This month’s blog post comes to us from Alex Beem, a senior majoring in petroleum engineering. Originally from Houston, Texas, Alex decided to pursue his passion for the oil and gas industry. After visiting LSU’s College of Engineering, Alex knew that Baton Rouge would be the place he would call home and earn his undergraduate degree.
A long journey will finally come to an end on May 15, 2015. It all started my freshman year with the basic arithmetic and science classes when I was trying to find my place in this new world we call “college.” As I worked my way through the course flowchart, I kept my focus on the prize; which was to graduate from LSU (and receive my ring and diploma). I entered my senior year as motivated as ever to reach this goal and the courses were much more interesting than the ones I had taken earlier in my college career. Before my classmates and I could graduate, we had one more task to complete: a Senior Design Project.

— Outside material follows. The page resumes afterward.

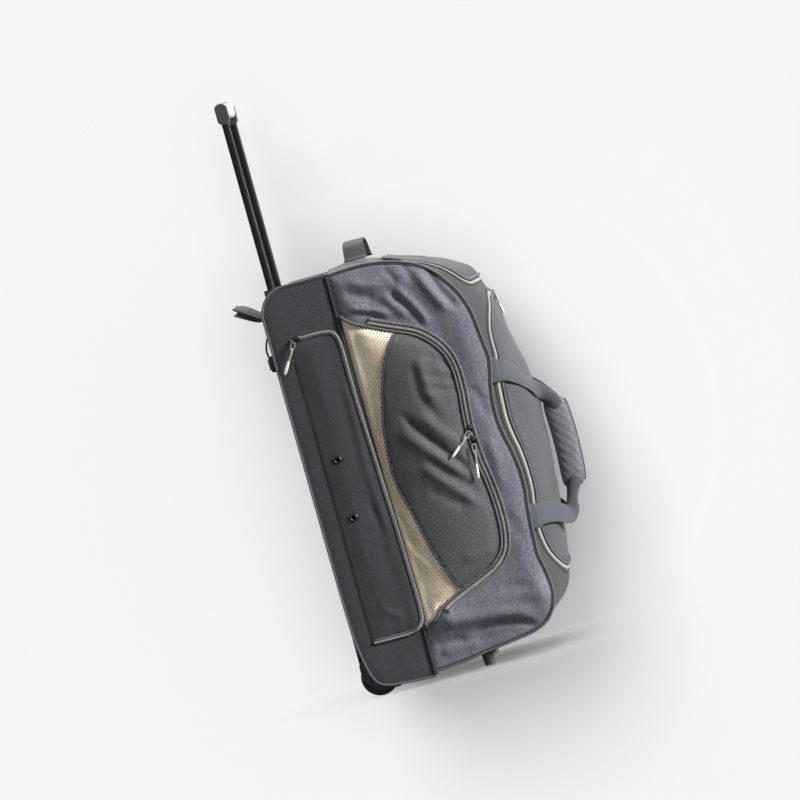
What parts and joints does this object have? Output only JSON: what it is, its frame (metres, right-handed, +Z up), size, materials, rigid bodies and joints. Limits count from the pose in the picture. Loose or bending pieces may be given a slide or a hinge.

In case you are not familiar with the Senior Design course, it is a class that is required for LSU engineering students to graduate. Future engineers have the opportunity to showcase their knowledge by solving a problem for industry professionals. This class is two semesters long and is composed of two phases. The first phase is planning, while the second is implementation. The planning phase taught me the organizational skills I needed to achieve the task at hand, and the implementation phase showed me that not all things can be planned for.
My group did our project on “Decline Curve Analysis for Unconventional Reservoirs.” If you are familiar with the oil and gas industry, you know that a major hurdle has been crossed recently. Due to new technology, many companies have started drilling into shale formations as opposed to sand formations. A reservoir in a shale formation would be considered an “unconventional” reservoir. The project we are working on analyzes new methods of determining production rates from these formations, since research has proven that the old way of making these decline curves resulted in inadequate results.
When first learning about this project, we knew it would be a difficult project that could yield great results. My group consists of three other guys: Ryan Burke, Paul Caplis, and Stephen Harris. What was so great about this group is that we all had different strengths to offer the team. Paul utilized his skills with computer programming, and designed a program in MATLAB to run his simulation. Stephen did the same for his model, and offered some much needed charisma during our many presentations. Ryan was very good at understanding the big picture of the project, and used his experience from his past internships to help guide us in making a professional presentation. I used my organizational skills to effectively communicate with the group, plan meetings, and set deadlines for various facets of our project.
For our senior project, we each took a developed model and applied it to a specific geographic region. We then took the data that was made available to us and forecasted decline curves. After making our forecasts, we were able to show that certain methods worked better than others. My teammates and I are very proud of our project. We believe it is a very relevant issue, and that our project will make a difference for some companies in the industry.
When I was a senior in high school, I remember touring the petroleum department and seeing the students mixing mud in mud lab. I remember seeing people sitting in front of the computers in the Patrick F. Taylor computer lab with three or four books open at the same time trying to do their homework, and thinking to myself that will be me one day. I think the biggest thing I have taken away from my senior year at LSU is that all of the hard work from early on has finally paid off. It is rewarding to know that you can work hard, but also have fun with what you do. That is the purpose behind the senior design project. We are now equipped with the knowledge to solve real-world problems and we can find fun and creative ways to do it.